Edit: this exact order of solving pieces doesn't seem to already be a method, so I'm calling it the "back first" method, since you solve the back first before the front.


----------



## lerenard (Jan 21, 2015)

Is this already a method commonly used? I looked up a list of pyraminx methods, but this didn't seem to be any of them...


----------



## APdRF (Jan 21, 2015)

It's normal LBL I think


----------



## lerenard (Jan 21, 2015)

APdRF said:


> It's normal LBL I think



It's definitely not LBL, that's where you solve everything but three edges located on the same axis and then solve those by destroying what you've already made. My method solves all the pieces connected to one center so that the remaining three edges can be solved more easily.

Did you actually watch it?


----------



## Hssandwich (Jan 21, 2015)

It's pretty much intuitive L4E


----------



## lerenard (Jan 21, 2015)

Hssandwich said:


> It's pretty much intuitive L4E



Well I did derive it intuitively. Do any fast people use that?


----------



## XTowncuber (Jan 21, 2015)

Yeah, it's the easier version of keyhole.


----------



## pappas (Jan 21, 2015)

Seems like intuitive L4E or maybe keyhole. I recon give it your own name


----------



## lerenard (Jan 22, 2015)

pappas said:


> Seems like intuitive L4E or maybe keyhole. I recon give it your own name



Hmm, I think I'll call it "back first" since you solve the back layer before you solve the front.


----------



## Bh13 (Jan 22, 2015)

XTowncuber said:


> Yeah, it's the easier version of keyhole.
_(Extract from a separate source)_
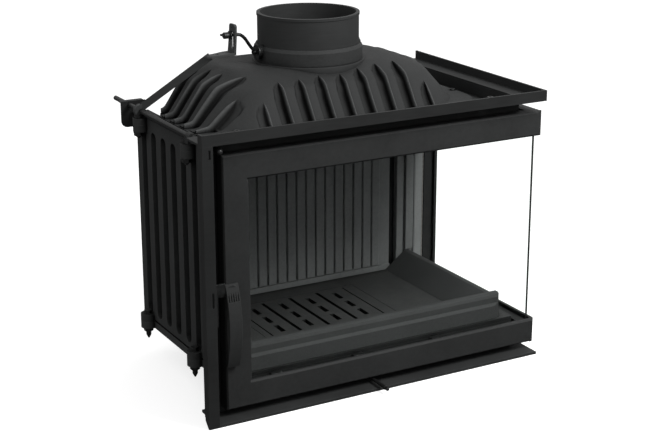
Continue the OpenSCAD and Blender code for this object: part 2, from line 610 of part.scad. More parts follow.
module side_glass() at_flue() color(glass_c) bx([pane_x, 28.2, oz0 - 7], [pane_x + glass_t, 383, oz1 + 7]);
module glass_corner_seal() at_flue() color("black") translate([0, 0, oz0 + 0.2]) linear_extrude(oz1 - oz0 - 0.4)
  polygon([[pane_x - 0.2, 32.4], [pane_x - 4, 32.4], [pane_x - 3.5, 34.2], [pane_x - 2, 35.6], [pane_x - 0.2, 36.2]]);
// Clip that holds a pane against the rail: foot on the rail, finger over the pane
module clip() {
  bx([-11, 0, -0.7 - eps], [11, 2, 14]);
  bx([-11, -$reach, -6.5], [11, 2, -0.7]);
}
clip_x = [150, 320, 490, 640];
clip_y = [110, 220, 330];
module each_clip() {
  for (x = clip_x) let ($reach = 9.5) {
    translate([x, 42, oz1 + 8.5]) children();
    if (x < 600) translate([x, 42, oz0 - 8.5]) mirror([0, 0, 1]) children();
  }
  for (y = clip_y) let ($reach = 9.5 + DX1 - W - 2) {
    translate([W - 18, y, oz1 + 8.5]) rotate([0, 0, 90]) children();
    if (y > 200) translate([W - 18, y, oz0 - 8.5]) mirror([0, 0, 1]) rotate([0, 0, 90]) children();
  }
}
module glass_clips() at_flue() color(steel) each_clip() difference() {
  clip();
  translate([0, 3, 8]) rotate([90, 0, 0]) cylinder(r = 2.6, h = 5);
}
module clip_screws() at_flue() color(steel) each_clip() translate([0, 0, 8]) rotate([-90, 0, 0]) difference() {
  union() { cylinder(r = 2.5, h = 2.05); translate([0, 0, 2]) cylinder(r = 4.5, h = 2.4); }
  translate([0, 0, 3]) hex(2.6, 4);
}
// Fibre rope all round the back of the door
rope_r = 3.8;
module door_rope_seal() at_flue() color(rope_c) {
  y = 42.05 + rope_r; x = W - 18.05 - rope_r;
  p = [[66, y, 34], [x, y, 34], [x, 388, 34], [x, 388, 466], [x, y, 466], [66, y, 466]];
  for (i = [0:5]) { rod_between(p[i], p[(i + 1) % 6], rope_r); translate(p[i]) sphere(r = rope_r); }
}
module hinge_brackets() at_flue() color(iron) {
  // rail along the rear of the post
  difference() {
    bx([W - 43, 402, 27.7], [BX1, 408, 470]);
    for (z = [100, 180, 270, 360]) translate([W - 34.5, 410, z]) rotate([90, 0, 0]) cylinder(r = 3.2, h = 10);
  }
  for (z = [27.7, 438.3]) difference() {
    union() {
      translate([hinge[0], hinge[1], z]) cylinder(r = 9, h = 24);
      bx([W - 43, 408 - eps, z], [hinge[0], 416, z + 24]);
      bx([BX1 - 8, 405, z], [hinge[0], 409, z + 24]);
    }
    translate([hinge[0], hinge[1], z - 1]) cylinder(r = 5, h = 26);
  }
}
module hinge_pins() at_flue() color(steel) {
  translate([hinge[0], hinge[1], 27.7]) cylinder(r = 5, h = 46);
  translate([hinge[0], hinge[1], 416.3]) cylinder(r = 5, h = 46);
}

// ---------------------------------------------------------------- handle and latch
hp = [54, 243];
function bow(z) = 13.2 - 17 * pow(max(0, sin(180 * (z - 100) / 158)), 0.8);
module door_handle() at_flue() color(iron_light) {
  difference() {
    union() {
      yz_prism(hp[0] - 12, hp[0] + 12) polygon(concat([for (i = [0:24]) let (z = 104 + i * 152 / 24) [bow(z), z]],
        [for (i = [24:-1:0]) let (z = 104 + i * 152 / 24) [bow(z) + 6 - 1.5 * (i == 0 ? 1 : 0), z]]));
      translate([hp[0], 19.5, hp[1]]) rotate([90, 0, 0]) cylinder(r = 11.5, h = 10);
    }
    // flutes cut into the upper end
    for (i = [-2:2]) translate([hp[0] + i * 4.4 - 0.8, -8, 226]) cube([1.6, 14.5 , 40]);
    translate([hp[0], 30, hp[1]]) rotate([90, 0, 0]) cylinder(r = 5, h = 19);
  }
}
module handle_shaft() at_flue() color(steel) translate([hp[0], 49.2, hp[1]]) rotate([90, 0, 0]) cylinder(r = 5, h = 38);
module handle_nut() at_flue() color(steel) translate([hp[0], 48.6, hp[1]]) rotate([90, 0, 0]) difference() {
  union() { hex(13, 4.61); translate([0, 0, 4.6]) cylinder(r = 8, h = 1.6); }
  translate([0, 0, -1]) cylinder(r = 5, h = 10);
}
module latch_tongue() at_flue() color(steel) difference() {
  yz_tongue();
  translate([hp[0], 30, hp[1]]) rotate([90, 0, 0]) cylinder(r = 11.5, h = 30);
}
module yz_tongue() xz_prism(12.5, 18) polygon([[26, 238], [28, 236], [46, 234], [46, 243], [30, 243.4], [26, 242.5]]);
module latch_catch() at_flue() color(steel) difference() {
  union() {
    bx([post_w, 3, 186], [24, 36, 262]);
    bx([24, 3, 244.5], [38, 9, 262]);
  }
  for (z = [196, 216]) translate([10, 26, z]) rotate([0, 90, 0]) cylinder(r = 2.6, h = 20);
}
module catch_screws() at_flue() color(steel) for (z = [196, 216]) translate([post_w, 26, z]) rotate([0, 90, 0]) difference() {
  union() { cylinder(r = 2.5, h = 4.05); translate([0, 0, 4]) cylinder(r = 5, h = 3); }
  translate([0, 0, 5.5]) hex(3, 4);
}

facade_top_angle();
facade_side_angle();
facade_left_post();
facade_base_plate();
facade_screws();
front_header();
left_jamb();
front_sill();
left_side_panel();
back_panel();
right_rear_post();
top_frame();
hearth_base();
base_box();
fire_grate();
log_retainer();
fireback();
left_liner();
corner_liner();
baffle_plate();
baffle_supports();
ash_pan();
tie_bolts();
tie_nuts();
hood();
hood_screws();
flue_boss();
flue_spigot();
rod_front_guide();
rod_rear_bracket();
damper_pull_rod();
damper_knob();
damper_strap();
damper_fork();
damper_shaft();
damper_plate();
damper_plate_screws();
damper_hub();
crank_wing_nut();
air_grid();
air_slider();
air_control_rod();
hinge_brackets();
hinge_pins();
door_frame();
front_glass();
side_glass();
glass_corner_seal();
glass_clips();
clip_screws();
door_rope_seal();
door_handle();
handle_shaft();
handle_nut();
latch_tongue();
latch_catch();
catch_screws();
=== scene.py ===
import math

import bmesh
import bpy
import numpy as np
from mathutils import Euler, Matrix, Vector


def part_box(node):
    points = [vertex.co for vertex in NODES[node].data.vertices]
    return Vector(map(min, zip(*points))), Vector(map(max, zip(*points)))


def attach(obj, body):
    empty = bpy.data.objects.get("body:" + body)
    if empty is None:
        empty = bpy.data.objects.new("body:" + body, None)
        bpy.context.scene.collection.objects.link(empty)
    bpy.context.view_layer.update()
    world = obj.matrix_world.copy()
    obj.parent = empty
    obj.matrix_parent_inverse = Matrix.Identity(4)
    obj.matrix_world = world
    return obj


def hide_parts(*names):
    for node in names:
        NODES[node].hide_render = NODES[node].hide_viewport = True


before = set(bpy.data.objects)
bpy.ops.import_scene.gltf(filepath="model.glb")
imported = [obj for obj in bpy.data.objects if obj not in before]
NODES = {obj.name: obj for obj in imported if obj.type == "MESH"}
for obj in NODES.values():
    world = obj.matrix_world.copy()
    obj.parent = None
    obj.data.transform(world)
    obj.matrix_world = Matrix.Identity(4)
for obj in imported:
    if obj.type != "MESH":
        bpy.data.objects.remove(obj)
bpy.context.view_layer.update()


def row(x, y, z):
    """A point in millimetres from the facade's lower left front corner, in the row frame in metres."""
    return Vector(((x - 350.0) / 1000.0, (y - 280.0) / 1000.0, z / 1000.0))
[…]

This. It's just simplified keyhole.


----------



## lerenard (Jan 22, 2015)

Bh13 said:


> This. It's just simplified keyhole.



I feel like it's more efficient than keyhole, because you're solving the centers and edges simultaneously, whereas the keyhole tutorial I saw said to align the centers and then put in each edge by itself, and then you have to destroy what you've solved to finish, you only need to do that in one fairly uncommon case the way I solve.


----------



## Hssandwich (Jan 22, 2015)

lerenard said:


> Well I did derive it intuitively. Do any fast people use that?



Well, I use it often, but I just solve any piece on the top instead of the back one. I average low 5s, so I wouldn't say that I'm fast, but im alright.


----------



## Rcuber123 (Jan 22, 2015)

lerenard said:


> Well I did derive it intuitively. Do any fast people use that?
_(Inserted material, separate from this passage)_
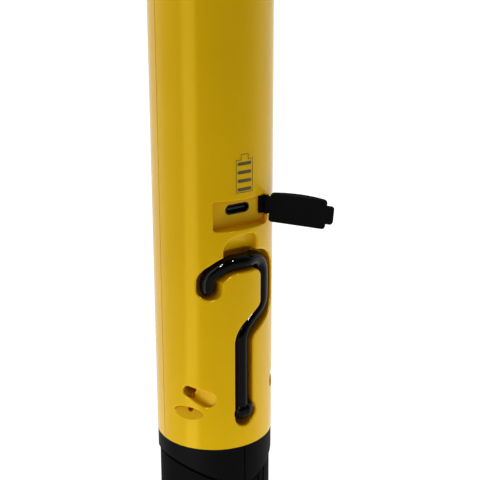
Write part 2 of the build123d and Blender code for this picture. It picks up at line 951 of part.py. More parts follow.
def buzzer():
    top = ring_height + spigot_height - cap_plate
    can = cylinder(buzzer_radius, top - buzzer_height, top)
    rim = can.edges().filter_by(GeomType.CIRCLE).group_by(Axis.Z)[0]
    can = fillet(rim, buzzer_edge)
    face = top - buzzer_height
    return can - cylinder(sound_hole_radius, face - overshoot, face + overshoot)


# ---------- battery ----------


def battery_cell():
    top = cell_z + cell_length
    can = cylinder(cell_radius, cell_z, top - cell_button_height, 0, cell_y)
    rims = can.edges().filter_by(GeomType.CIRCLE)
    can = fillet(rims, cell_edge)
    return can + cylinder(cell_button_radius, top - 2 * cell_button_height, top, 0, cell_y)


def cradle_top():
    return cell_z + cell_length + contact_thickness + cradle_wall


def battery_cradle():
    outer = cell_radius + slack + cradle_wall
    tray = cylinder(outer, cradle_z, cradle_top(), 0, cell_y)
    tray -= cylinder(
        cell_radius + slack, cradle_z + cradle_wall, cradle_top() - cradle_wall, 0, cell_y
    )
    return tray & block((-long, long), (cell_y - cradle_lip, long), (0, stretch))


def cell_contacts():
    """Spring plates at the two ends of the cell."""
    low = cylinder(contact_radius, cell_z - contact_thickness, cell_z, 0, cell_y)
    top = cell_z + cell_length
    high = cylinder(contact_radius, top, top + contact_thickness, 0, cell_y)
    keep = block((-long, long), (cell_y - cradle_lip, long), (0, stretch))
    return Compound([low & keep, high & keep])


# ---------- boards ----------


def board(low, high, half_width, y, spots):
    plate = block((-half_width, half_width), (y, y + board_thickness), (low, high))
    for x, z in spots:
        plate -= rod(board_screw_radius + screw_clearance, (y - overshoot, y + board_thickness + overshoot), x, z)
    return plate


def charge_board():
    spots = charge_posts()[0]
    face = -charge_board_face
    return board(charge_board_low, charge_board_high, charge_board_half_width, face, spots)


def main_board():
    spots = main_posts()[0]
    return board(main_board_low, main_board_high, main_board_half_width, main_board_plane, spots)


def charge_chips():
    back = board_thickness - charge_board_face
    lower = block((-chip_size / 2, chip_size / 2), (back, back + chip_height), (
        port_z - chip_size / 2,
        port_z + chip_size / 2,
    ))
    z = port_z + 2 * chip_size
    upper = block((-chip_size / 2, chip_size / 2), (back, back + chip_height), (
        z - chip_size / 2,
        z + chip_size / 2,
    ))
    return Compound([lower, upper])


def detector_chip():
    z = button_z + switch_size + chip_size
    return block((-chip_size / 2, chip_size / 2), (
        main_board_plane + board_thickness,
        main_board_plane + board_thickness + chip_height,
    ), (z - chip_size / 2, z + chip_size / 2))


def small_screw(x, z, seat, towards):
    """Pan-head screw whose head stands on a face and whose shank runs along Y."""
    head = (seat, seat - towards * board_screw_head)
    shank = (seat - towards * board_screw_head / 2, seat + towards * board_screw_run())
    body = rod(board_screw_head_radius, tuple(sorted(head)), x, z)
    return body + rod(board_screw_radius, tuple(sorted(shank)), x, z)


def board_screw_run():
    return board_thickness + board_screw_length - slack


def charge_board_screws():
    seat = board_thickness - charge_board_face
    return Compound([small_screw(x, z, seat, -1) for x, z in charge_posts()[0]])


def main_board_screws():
    return Compound([small_screw(x, z, main_board_plane, 1) for x, z in main_posts()[0]])


# ---------- button ----------


def switch_face():
    return main_board_plane + board_thickness + switch_body


def plunger_end():
    return switch_face() + plunger_proud


def power_button():
    """Rubber key: a dished cap, a flange behind the wall and a stem on the switch."""
    outer = body_radius + button_proud
    flange_out = flange_plane() - button_gap
    flange_in = flange_out - button_flange_thickness
    cap = rod(button_radius, (flange_in, outer), 0, button_z)
    rim = cap.edges().filter_by(GeomType.CIRCLE).group_by(Axis.Y)[-1]
    cap = fillet(rim, button_edge)
    dish = Pos(0, outer + button_dish_radius - button_dish_depth, button_z)
    cap -= dish * Sphere(button_dish_radius)
    cap += rod(button_radius + button_flange, (flange_in, flange_out), 0, button_z)
    return cap + rod(button_stem_radius, (plunger_end(), flange_in + button_flange_thickness / 2), 0, button_z)


def flange_plane():
    """Depth at which the round wall has room for the button's flat flange."""
    reach = button_radius + button_flange
    return sqrt(shell_bore**2 - reach**2)


def switch_body_part():
    half = switch_size / 2
    base = main_board_plane + board_thickness
    body = block((-half, half), (base, switch_face()), (button_z - half, button_z + half))
    depth = plunger_proud + button_travel
    well = (switch_face() - depth, switch_face() + overshoot)
    return body - rod(plunger_radius + plunger_clearance, well, 0, button_z)


def switch_plunger():
    inner = switch_face() - button_travel / 2
    return rod(plunger_radius, (inner, plunger_end()), 0, button_z)


# ---------- vibration motor ----------


def motor_place():
    """Axis of the motor, which runs along Z on the board's -Y face."""
    return motor_offset, main_board_plane - motor_radius - motor_clip_wall


def motor_low():
    return main_board_low + 3 * post_radius


def vibration_motor():
    x, y = motor_place()
    low = motor_low()
    can = cylinder(motor_radius, low, low + motor_length, x, y)
    rims = can.edges().filter_by(GeomType.CIRCLE)
    can = fillet(rims, motor_edge)
    well = low + motor_length / 2
    return can - cylinder(shaft_radius + shaft_clearance, well, stretch, x, y)


def motor_clip():
    """Plastic saddle between the motor and the board."""
    x, y = motor_place()
    outer = motor_radius + motor_clip_wall
    low = motor_low() + motor_length / 6
    high = motor_low() + motor_length * 5 / 6
    saddle = block((x - outer, x + outer), (y, main_board_plane), (low, high))
    return saddle - cylinder(motor_radius + slack / 3, -long, stretch, x, y)


def vibration_weight():
    """Half-round weight pressed on the motor's shaft."""
    x, y = motor_place()
    top = motor_low() + motor_length
    low = top + weight_gap
    weight = cylinder(weight_radius, low, low + weight_length, x, y)
    weight &= block((-long, long), (-long, y + shaft_radius), (0, stretch))
    shaft = cylinder(shaft_radius, top - motor_length / 3, low + weight_length + shaft_end, x, y)
    return weight + shaft


# ---------- torch ----------


def torch_y():
    """The lamp sits in the flat of the shoulder, between its rim and the probe tube."""
    return (probe_opening + shoulder_top_radius) / 2


def torch_lens():
    lens = cylinder(torch_lens_radius, shell_top - torch_lens_length, shell_top, 0, torch_y())
    rim = lens.edges().filter_by(GeomType.CIRCLE).group_by(Axis.Z)[-1]
    return fillet(rim, torch_lens_edge)


def torch_led():
    top = shell_top - torch_lens_length - slack
    low = top_plate_z - rib_thickness
    y = torch_y()
    body = cylinder(torch_led_radius, low, top - torch_led_radius, 0, y)
    dome = Pos(0, y, top - torch_led_radius) * Sphere(torch_led_radius)
    return body + dome


# ---------- probe ----------


def probe_outline(radius_low, radius_high, low, high):
    """Tapered plug with a domed end."""
    shoulder = high - radius_high
    foot = Line((0, low), (radius_low, low))
    side = Line((radius_low, low), (radius_high, shoulder))
    dome = RadiusArc((radius_high, shoulder), (0, high), -radius_high)
    axis = Line((0, high), (0, low))
    return revolve(make_face(Plane.XZ * (foot + side + dome + axis)), Axis.Z)


def probe_tube():
    inner_tip = probe_tip_z - scuff_wall
    core_radius = probe_tip_radius - scuff_wall
    straight = cylinder(probe_base_radius, flange_z, shell_top + slack)
    taper = probe_outline(probe_base_radius, probe_tip_radius, shell_top, probe_tip_z)
    waist = cylinder(long, scuff_z, stretch)
    nose = probe_outline(core_radius, core_radius, scuff_z - overshoot, inner_tip)
    tube = straight + (taper - waist) + nose
    tube += cylinder(probe_flange_radius, flange_z, flange_z + probe_flange_thickness)
    bore_top = inner_tip - core_radius
    bore = cylinder(core_radius - probe_wall, flange_z - overshoot, bore_top)
    bore += cylinder(probe_foot_bore, flange_z - overshoot, shell_top - top_plate)
    return tube - bore - probe_seal_groove()


def probe_seal_z():
    return shell_top - top_plate / 2


def probe_seal_groove():
    middle = probe_base_radius + slack - seal_radius
    return Pos(0, 0, probe_seal_z()) * Torus(middle, seal_radius + seal_squash / 2)


def scuff_cap():
    """Replaceable wear cap with grip beads round its mouth."""
    outer = probe_outline(scuff_mouth_radius(), probe_tip_radius, scuff_z, probe_tip_z)
    for number in range(scuff_bead_count):
        z = scuff_z + scuff_bead_pitch * (number + 1)
        outer += Pos(0, 0, z) * Torus(probe_tip_radius + scuff_bead, scuff_bead)
    core_radius = probe_tip_radius - scuff_wall + scuff_fit
    inner_tip = probe_tip_z - scuff_wall + scuff_fit
    return outer - probe_outline(core_radius, core_radius, scuff_z - overshoot, inner_tip)


def scuff_mouth_radius():
    """Radius of the taper where the scuff cap begins."""
    cone_length = probe_reach - probe_tip_radius
    share = (scuff_z - shell_top) / cone_length
    return probe_base_radius + (probe_tip_radius - probe_base_radius) * share


def bobbin_top():
    return probe_tip_z - probe_tip_radius - slack


def coil_bobbin():
    low = bobbin_top() - bobbin_length
    bore = probe_tip_radius - scuff_wall - probe_wall
    flange = bore - slack
    spool = cylinder(bobbin_radius - winding_height, low, bobbin_top())
    for z in (low, (low + bobbin_top() - bobbin_flange) / 2, bobbin_top() - bobbin_flange):
        spool += cylinder(flange, z, z + bobbin_flange)
    return spool - cylinder(ferrite_radius + ferrite_fit, low - overshoot, stretch)


def ferrite_rod():
    low = bobbin_top() - bobbin_length
    return cylinder(ferrite_radius, low + bobbin_flange / 2, bobbin_top() - bobbin_flange / 2)


def winding(upper):
    """Copper winding between two flanges of the bobbin."""
    low = bobbin_top() - bobbin_length
    middle = (low + bobbin_top() - bobbin_flange) / 2
    start = middle if upper else low
    end = bobbin_top() - bobbin_flange if upper else middle
    inner = bobbin_radius - winding_height
    return ring(bobbin_radius, inner, start + bobbin_flange + winding_inset, end - winding_inset)


# ---------- screws ----------


def shell_screws():
    """Case screws, driven from the +Y side."""
    screws = []
    for side, height in screw_spots():
        x = side * boss_offset
        z = ring_height + height
        top = shell_screw_seat + shell_screw_head
        head = rod(shell_screw_head_radius, (shell_screw_seat, top), x, z)
        rim = head.edges().filter_by(GeomType.CIRCLE).group_by(Axis.Y)[-1]
        head = fillet(rim, shell_screw_edge)
        run = (slack - shell_screw_bite, shell_screw_seat + overshoot)
        shank = rod(shell_screw_radius, run, x, z)
        cross = Box(driver_length, driver_slot, driver_slot / 2)
        cross += Box(driver_slot / 2, driver_slot, driver_length)
        screws.append(head + shank - Pos(x, top, z) * cross)
    return Compound(screws)


def cap_screws():
    """Screws that pull the rear cap up against the bulkhead."""
    screws = []
    seat = ring_height + spigot_height - cap_plate
    for angle in (cap_screw_angle, cap_screw_angle + 180):
        spot = on_ring(cap_screw_ring, angle, 0)
        head = cylinder(cap_screw_head_radius, seat - cap_screw_head, seat, spot.X, spot.Y)
        top = bulkhead_z + cap_screw_bite - slack
        shank = cylinder(cap_screw_radius, seat - cap_screw_head / 2, top, spot.X, spot.Y)
        screws.append(head + shank)
    return Compound(screws)


def pivot_pin():
    return pin_bore(pin_radius)


nodes = {
    "hook_side_shell": front_shell(),
    "button_side_shell": back_shell(),
    "rear_cap": rear_cap(),
    "rear_boot": rear_boot(),
    "rear_seal_ring": o_ring(shell_bore, ring_height + spigot_height / 2),
    "rear_cap_screws": cap_screws(),
    "buzzer": buzzer(),
    "shell_screws": shell_screws(),
    "belt_hook": make_hook(),
    "hook_pivot_pin": pivot_pin(),
    "port_cover": port_cover(),
    "port_cover_anchor": cover_anchor(),
    "usb_receptacle": usb_receptacle(),
    "usb_tongue": usb_tongue(),
    "gauge_light_pipe": light_pipe(),
    "gauge_leds": gauge_leds(),
    "charge_board": charge_board(),
    "charge_board_chips": charge_chips(),
    "charge_board_screws": charge_board_screws(),
    "battery_cell": battery_cell(),
    "battery_cradle": battery_cradle(),
    "battery_contacts": cell_contacts(),
    "main_board": main_board(),
    "main_board_screws": main_board_screws(),
    "detector_chip": detector_chip(),
    "power_button": power_button(),
    "button_switch": switch_body_part(),
    "switch_plunger": switch_plunger(),
    "vibration_motor": vibration_motor(),
    "motor_saddle": motor_clip(),
    "vibration_weight": vibration_weight(),
    "torch_led": torch_led(),
    "torch_lens": torch_lens(),
    "probe_tube": probe_tube(),
    "probe_seal_ring": o_ring(probe_opening, probe_seal_z()),
    "scuff_cap": scuff_cap(),
    "coil_bobbin": coil_bobbin(),
    "ferrite_rod": ferrite_rod(),
    "transmit_winding": winding(False),
    "receive_winding": winding(True),
}

for name, shape in nodes.items():
    export_step(shape, f"parts/{name}.step")
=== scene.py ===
import json
from math import cos, pi, radians, sin

import bmesh
import bpy
from mathutils import Matrix, Vector

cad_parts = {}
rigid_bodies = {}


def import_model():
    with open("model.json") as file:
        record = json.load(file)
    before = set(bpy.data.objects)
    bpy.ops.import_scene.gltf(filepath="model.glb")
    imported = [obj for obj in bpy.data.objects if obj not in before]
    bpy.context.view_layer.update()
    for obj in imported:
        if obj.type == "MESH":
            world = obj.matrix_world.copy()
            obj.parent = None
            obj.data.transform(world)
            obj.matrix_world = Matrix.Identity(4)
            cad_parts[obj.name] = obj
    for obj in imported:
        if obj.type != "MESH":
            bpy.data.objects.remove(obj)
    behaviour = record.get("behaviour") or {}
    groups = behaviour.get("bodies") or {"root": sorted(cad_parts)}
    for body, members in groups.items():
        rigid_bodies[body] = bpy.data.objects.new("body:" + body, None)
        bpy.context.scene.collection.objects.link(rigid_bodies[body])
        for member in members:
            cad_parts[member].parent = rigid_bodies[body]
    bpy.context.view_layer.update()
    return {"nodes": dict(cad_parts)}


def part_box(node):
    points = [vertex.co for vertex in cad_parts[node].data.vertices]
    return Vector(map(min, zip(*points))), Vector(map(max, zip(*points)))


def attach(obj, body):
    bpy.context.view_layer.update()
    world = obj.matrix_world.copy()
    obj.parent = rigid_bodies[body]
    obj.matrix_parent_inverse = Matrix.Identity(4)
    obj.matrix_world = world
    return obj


for leftover in list(bpy.data.objects):
    bpy.data.objects.remove(leftover)

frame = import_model()
cadNodes = frame["nodes"]
print("frame loaded:", len(cadNodes), "pieces")

mm = 0.001  # every size below is in millimetres, times this


# ---------- small helpers ----------

def linearColour(hexText):  # sRGB hex to the linear colour that shaders take
    parts = [int(hexText[i : i + 2], 16) / 255 for i in (1, 3, 5)]
    return [p / 12.92 if p <= 0.04045 else ((p + 0.055) / 1.055) ** 2.4 for p in parts] + [1]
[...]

This is exactly what I use and I average 3.5-4.5 seconds


----------



## lerenard (Jan 22, 2015)

Bh13 said:


> This. It's just simplified keyhole.





Hssandwich said:


> Well, I use it often, but I just solve any piece on the top instead of the back one. I average low 5s, so I wouldn't say that I'm fast, but im alright.



Sometimes I do that, but I find recognition much slower for the last step if I don't solve the back one. Any tips?


----------